*WHAT TO PRODUCE*:
Write each line out exactly, leaving none out.

==== DATA SHOWN ====

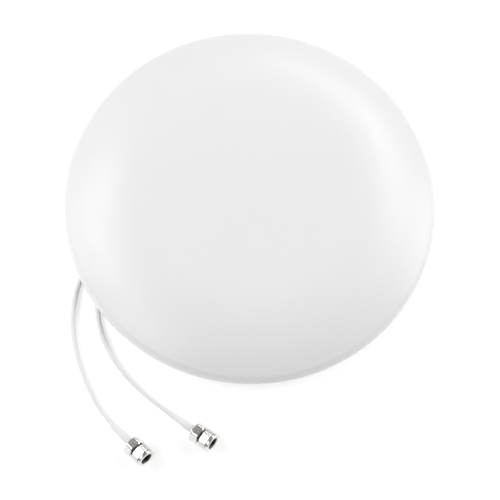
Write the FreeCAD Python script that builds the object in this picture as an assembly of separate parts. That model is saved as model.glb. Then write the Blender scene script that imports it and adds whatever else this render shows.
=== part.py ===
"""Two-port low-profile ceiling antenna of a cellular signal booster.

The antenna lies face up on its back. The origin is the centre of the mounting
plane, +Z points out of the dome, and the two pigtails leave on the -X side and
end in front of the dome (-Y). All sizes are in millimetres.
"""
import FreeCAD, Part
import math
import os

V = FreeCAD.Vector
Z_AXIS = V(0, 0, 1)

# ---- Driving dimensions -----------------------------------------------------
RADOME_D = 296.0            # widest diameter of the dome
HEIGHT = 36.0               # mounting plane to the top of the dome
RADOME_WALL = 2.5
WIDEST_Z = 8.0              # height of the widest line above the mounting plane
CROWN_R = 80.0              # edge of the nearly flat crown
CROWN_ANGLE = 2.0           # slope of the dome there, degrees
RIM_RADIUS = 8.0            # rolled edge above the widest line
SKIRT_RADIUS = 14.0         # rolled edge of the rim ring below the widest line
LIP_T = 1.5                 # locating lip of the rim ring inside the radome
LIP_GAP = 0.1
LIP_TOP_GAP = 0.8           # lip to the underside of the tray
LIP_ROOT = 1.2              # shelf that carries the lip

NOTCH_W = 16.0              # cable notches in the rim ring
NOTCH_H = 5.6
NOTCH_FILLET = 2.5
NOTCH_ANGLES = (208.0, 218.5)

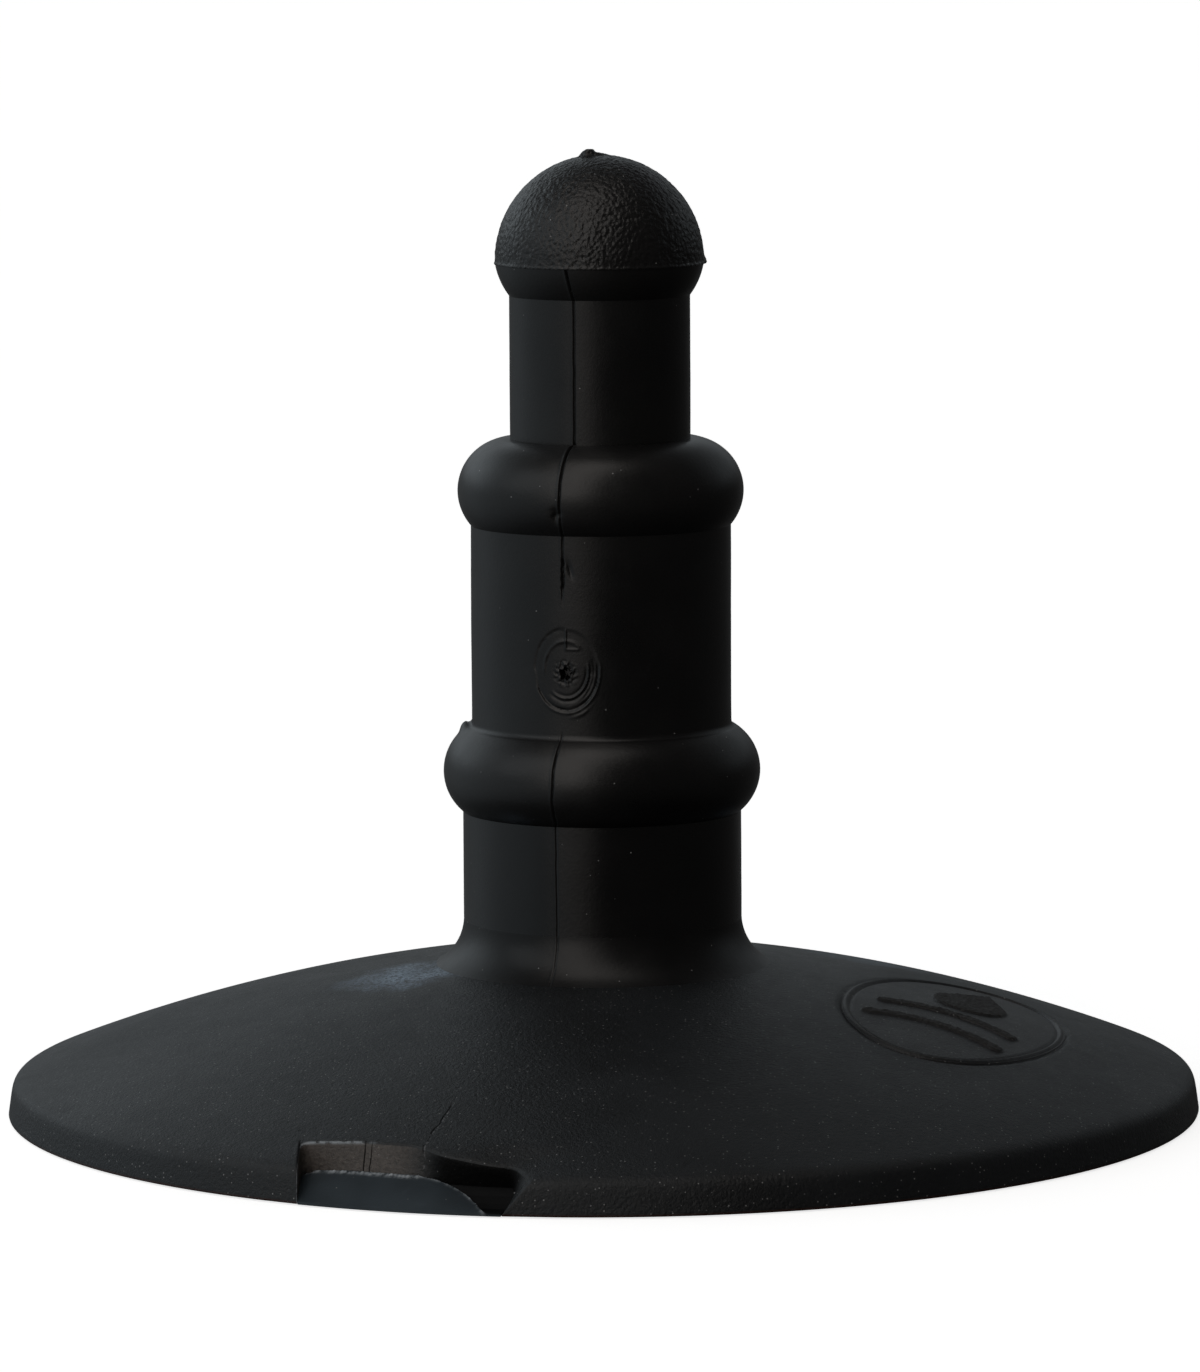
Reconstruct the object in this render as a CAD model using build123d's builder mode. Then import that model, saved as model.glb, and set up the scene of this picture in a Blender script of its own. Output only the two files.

====

*EXPECTED ANSWER*:
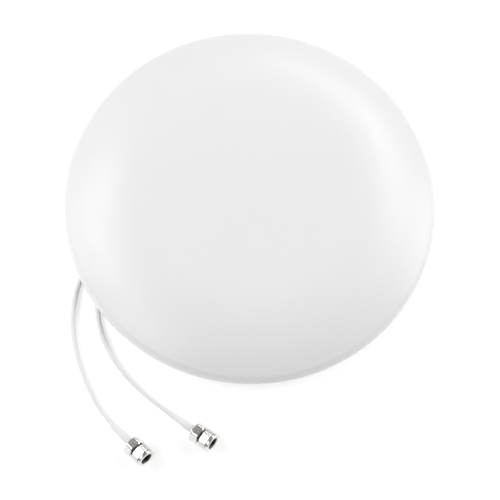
Write the FreeCAD Python script that builds the object in this picture as an assembly of separate parts. That model is saved as model.glb. Then write the Blender scene script that imports it and adds whatever else this render shows.
=== part.py ===
"""Two-port low-profile ceiling antenna of a cellular signal booster.

The antenna lies face up on its back. The origin is the centre of the mounting
plane, +Z points out of the dome, and the two pigtails leave on the -X side and
end in front of the dome (-Y). All sizes are in millimetres.
"""
import FreeCAD, Part
import math
import os

V = FreeCAD.Vector
Z_AXIS = V(0, 0, 1)

# ---- Driving dimensions -----------------------------------------------------
RADOME_D = 296.0            # widest diameter of the dome
HEIGHT = 36.0               # mounting plane to the top of the dome
RADOME_WALL = 2.5
WIDEST_Z = 8.0              # height of the widest line above the mounting plane
CROWN_R = 80.0              # edge of the nearly flat crown
CROWN_ANGLE = 2.0           # slope of the dome there, degrees
RIM_RADIUS = 8.0            # rolled edge above the widest line
SKIRT_RADIUS = 14.0         # rolled edge of the rim ring below the widest line
LIP_T = 1.5                 # locating lip of the rim ring inside the radome
LIP_GAP = 0.1
LIP_TOP_GAP = 0.8           # lip to the underside of the tray
LIP_ROOT = 1.2              # shelf that carries the lip

NOTCH_W = 16.0              # cable notches in the rim ring
NOTCH_H = 5.6
NOTCH_FILLET = 2.5
NOTCH_ANGLES = (208.0, 218.5)

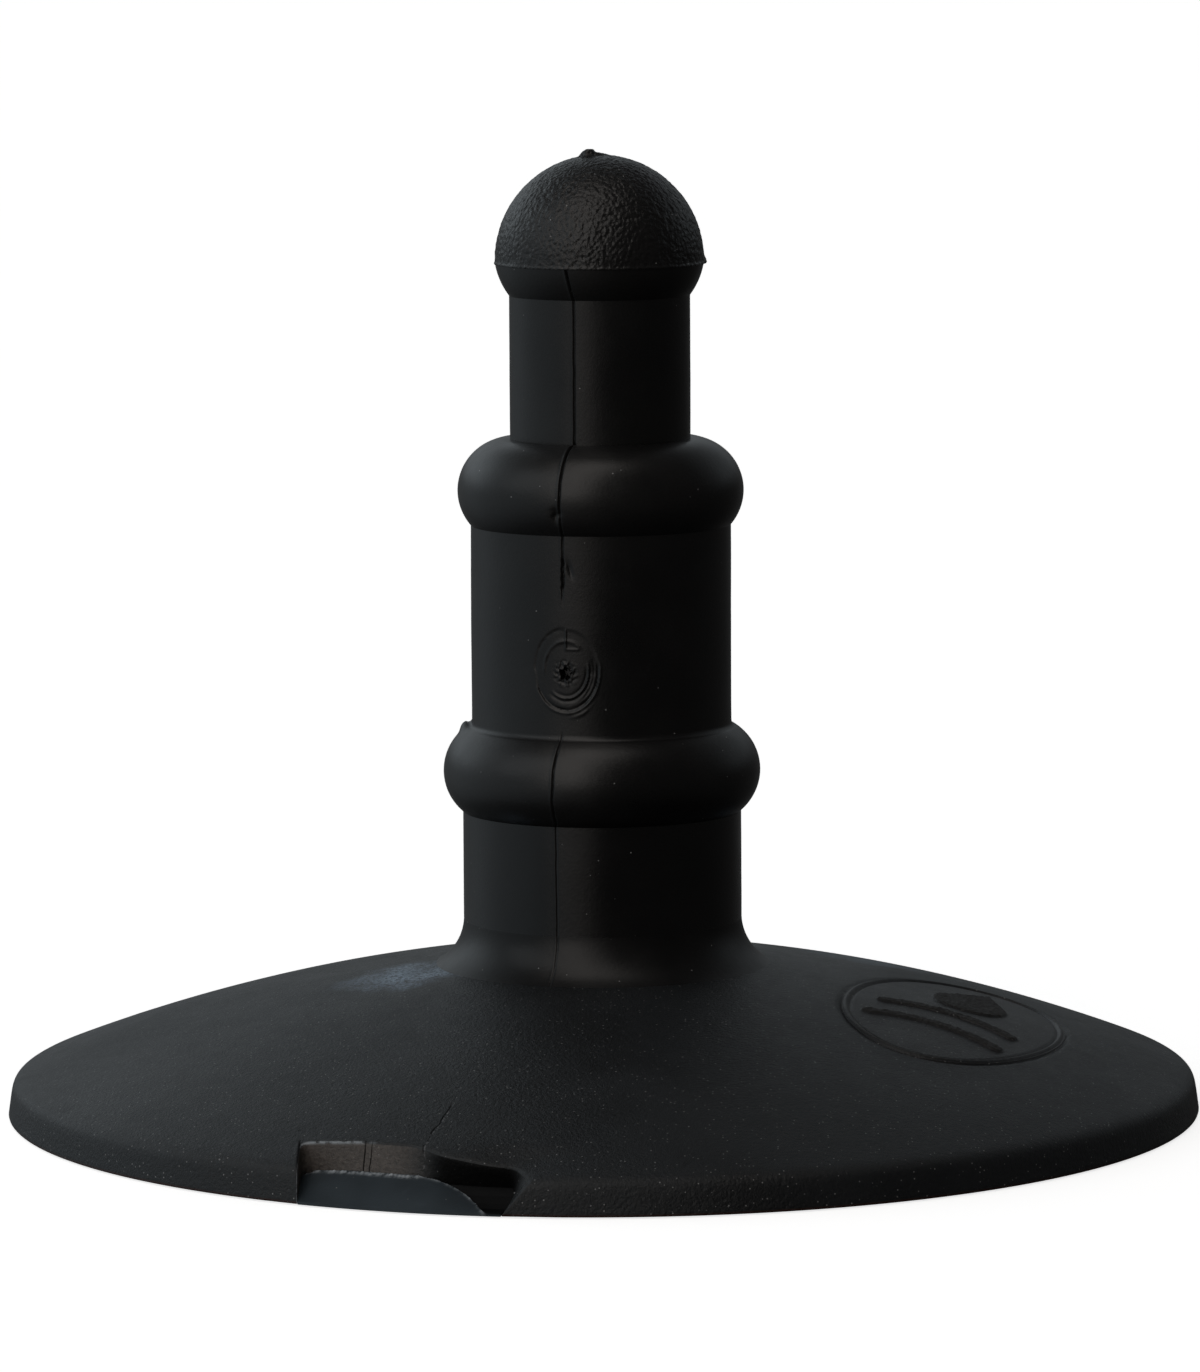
Reconstruct the object in this render as a CAD model using build123d's builder mode. Then import that model, saved as model.glb, and set up the scene of this picture in a Blender script of its own. Output only the two files.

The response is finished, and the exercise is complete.